— What is needed —
Wherever a line holds the string "this", copy that line.

☆ ☆ ☆ ☆ ☆ ☆ ☆

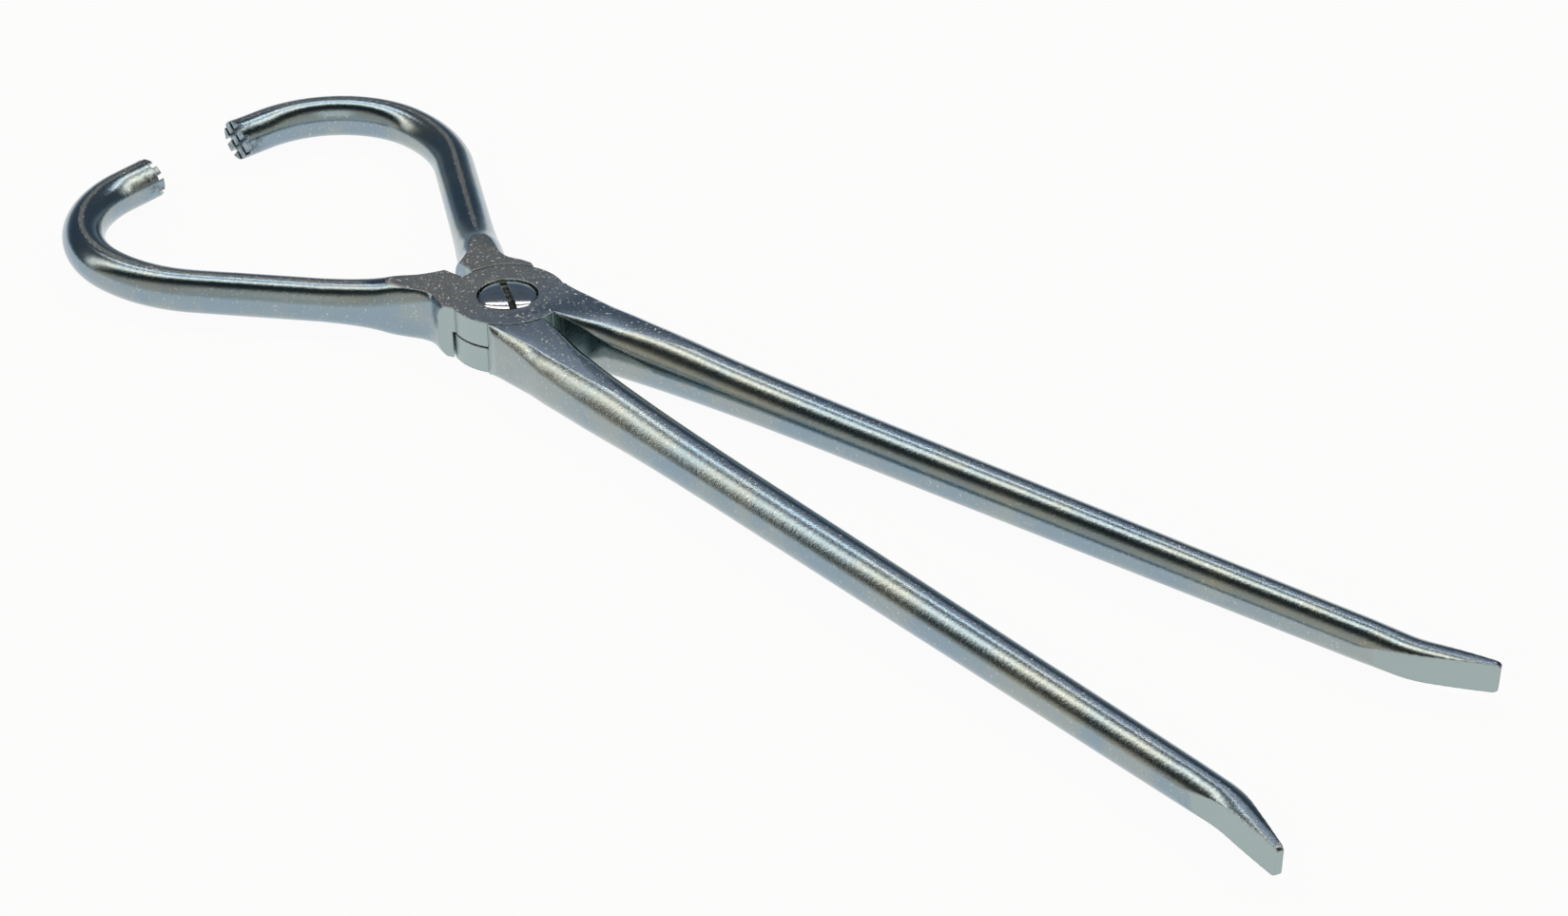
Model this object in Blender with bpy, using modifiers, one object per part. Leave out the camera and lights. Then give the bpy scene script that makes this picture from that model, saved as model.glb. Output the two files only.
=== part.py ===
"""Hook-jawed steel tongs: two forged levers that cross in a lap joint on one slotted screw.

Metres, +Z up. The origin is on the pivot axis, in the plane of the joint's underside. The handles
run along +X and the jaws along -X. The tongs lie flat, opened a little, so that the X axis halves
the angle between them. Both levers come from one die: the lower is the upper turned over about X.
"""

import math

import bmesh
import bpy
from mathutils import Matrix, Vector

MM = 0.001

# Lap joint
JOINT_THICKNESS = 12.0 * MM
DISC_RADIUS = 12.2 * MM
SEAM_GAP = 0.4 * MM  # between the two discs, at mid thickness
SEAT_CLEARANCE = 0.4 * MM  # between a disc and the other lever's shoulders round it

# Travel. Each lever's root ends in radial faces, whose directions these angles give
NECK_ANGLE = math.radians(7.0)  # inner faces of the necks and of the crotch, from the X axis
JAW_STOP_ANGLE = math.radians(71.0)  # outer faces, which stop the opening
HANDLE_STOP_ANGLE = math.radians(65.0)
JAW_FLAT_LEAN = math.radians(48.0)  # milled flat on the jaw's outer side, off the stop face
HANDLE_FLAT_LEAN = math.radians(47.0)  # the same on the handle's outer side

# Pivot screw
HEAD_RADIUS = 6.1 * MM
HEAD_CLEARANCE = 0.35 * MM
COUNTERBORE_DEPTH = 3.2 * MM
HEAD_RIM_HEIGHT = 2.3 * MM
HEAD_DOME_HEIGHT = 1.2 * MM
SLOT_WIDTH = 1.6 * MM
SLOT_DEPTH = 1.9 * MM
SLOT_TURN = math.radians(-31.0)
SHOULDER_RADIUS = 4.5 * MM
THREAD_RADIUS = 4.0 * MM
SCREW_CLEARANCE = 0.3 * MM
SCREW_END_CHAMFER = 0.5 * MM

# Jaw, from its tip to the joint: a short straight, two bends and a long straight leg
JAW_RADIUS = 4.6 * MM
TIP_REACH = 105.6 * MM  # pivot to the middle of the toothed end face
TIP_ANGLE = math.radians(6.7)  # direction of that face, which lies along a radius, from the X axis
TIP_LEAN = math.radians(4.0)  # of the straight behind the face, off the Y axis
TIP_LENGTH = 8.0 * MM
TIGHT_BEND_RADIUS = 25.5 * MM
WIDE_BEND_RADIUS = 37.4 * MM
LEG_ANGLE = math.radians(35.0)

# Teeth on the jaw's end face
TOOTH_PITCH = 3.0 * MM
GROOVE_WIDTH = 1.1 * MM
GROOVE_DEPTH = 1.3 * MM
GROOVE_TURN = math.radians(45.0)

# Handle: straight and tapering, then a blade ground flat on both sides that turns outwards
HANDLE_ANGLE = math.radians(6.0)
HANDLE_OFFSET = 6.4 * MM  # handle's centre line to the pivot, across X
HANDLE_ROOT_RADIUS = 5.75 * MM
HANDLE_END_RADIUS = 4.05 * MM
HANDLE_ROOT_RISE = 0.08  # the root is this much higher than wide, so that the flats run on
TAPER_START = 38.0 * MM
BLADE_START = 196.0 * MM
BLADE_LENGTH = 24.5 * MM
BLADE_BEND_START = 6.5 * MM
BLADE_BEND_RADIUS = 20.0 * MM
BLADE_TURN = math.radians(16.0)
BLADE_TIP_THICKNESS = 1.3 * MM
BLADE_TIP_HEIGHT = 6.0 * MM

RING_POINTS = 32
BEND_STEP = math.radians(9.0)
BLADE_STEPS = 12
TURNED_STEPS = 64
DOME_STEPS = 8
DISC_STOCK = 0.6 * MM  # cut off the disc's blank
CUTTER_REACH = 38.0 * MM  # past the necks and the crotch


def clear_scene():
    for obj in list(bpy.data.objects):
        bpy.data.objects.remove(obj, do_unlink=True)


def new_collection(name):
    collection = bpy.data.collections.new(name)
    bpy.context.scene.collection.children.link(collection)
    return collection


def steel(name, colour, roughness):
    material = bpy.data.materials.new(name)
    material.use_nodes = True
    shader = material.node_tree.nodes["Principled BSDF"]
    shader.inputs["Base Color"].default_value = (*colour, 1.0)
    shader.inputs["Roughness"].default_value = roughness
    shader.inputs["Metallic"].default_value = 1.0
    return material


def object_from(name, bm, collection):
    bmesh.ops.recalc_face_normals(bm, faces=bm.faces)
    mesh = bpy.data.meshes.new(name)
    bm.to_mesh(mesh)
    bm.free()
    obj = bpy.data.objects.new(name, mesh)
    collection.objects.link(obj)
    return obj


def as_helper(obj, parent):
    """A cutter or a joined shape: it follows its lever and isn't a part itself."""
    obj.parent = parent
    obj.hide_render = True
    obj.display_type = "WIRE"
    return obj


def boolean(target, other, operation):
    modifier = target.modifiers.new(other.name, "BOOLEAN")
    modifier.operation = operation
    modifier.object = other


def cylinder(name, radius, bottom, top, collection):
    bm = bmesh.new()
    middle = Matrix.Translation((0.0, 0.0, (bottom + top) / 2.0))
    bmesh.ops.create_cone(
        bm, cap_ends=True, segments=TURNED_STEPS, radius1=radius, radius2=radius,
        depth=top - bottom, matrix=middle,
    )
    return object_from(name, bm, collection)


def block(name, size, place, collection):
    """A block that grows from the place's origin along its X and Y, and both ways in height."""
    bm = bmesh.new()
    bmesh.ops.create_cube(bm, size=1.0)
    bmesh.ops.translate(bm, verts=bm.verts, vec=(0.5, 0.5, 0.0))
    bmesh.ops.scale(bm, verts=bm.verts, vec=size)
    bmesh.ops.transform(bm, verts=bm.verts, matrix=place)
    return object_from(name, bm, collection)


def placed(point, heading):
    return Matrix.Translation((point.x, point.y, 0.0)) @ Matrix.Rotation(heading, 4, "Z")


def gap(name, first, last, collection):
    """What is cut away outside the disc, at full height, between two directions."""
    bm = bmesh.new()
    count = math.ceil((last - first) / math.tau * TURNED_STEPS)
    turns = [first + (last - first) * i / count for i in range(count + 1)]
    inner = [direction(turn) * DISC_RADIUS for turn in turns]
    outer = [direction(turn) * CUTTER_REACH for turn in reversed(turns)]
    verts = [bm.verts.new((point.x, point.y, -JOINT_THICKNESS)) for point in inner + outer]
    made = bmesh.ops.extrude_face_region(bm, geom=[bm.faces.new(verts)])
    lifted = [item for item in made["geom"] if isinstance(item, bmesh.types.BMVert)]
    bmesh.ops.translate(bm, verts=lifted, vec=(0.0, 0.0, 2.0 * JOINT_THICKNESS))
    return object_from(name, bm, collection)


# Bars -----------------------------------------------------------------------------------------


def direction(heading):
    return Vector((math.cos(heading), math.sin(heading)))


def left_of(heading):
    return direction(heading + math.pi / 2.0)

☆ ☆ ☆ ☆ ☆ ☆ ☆

— Answer below —
Model this object in Blender with bpy, using modifiers, one object per part. Leave out the camera and lights. Then give the bpy scene script that makes this picture from that model, saved as model.glb. Output the two files only.
HANDLE_ROOT_RISE = 0.08  # the root is this much higher than wide, so that the flats run on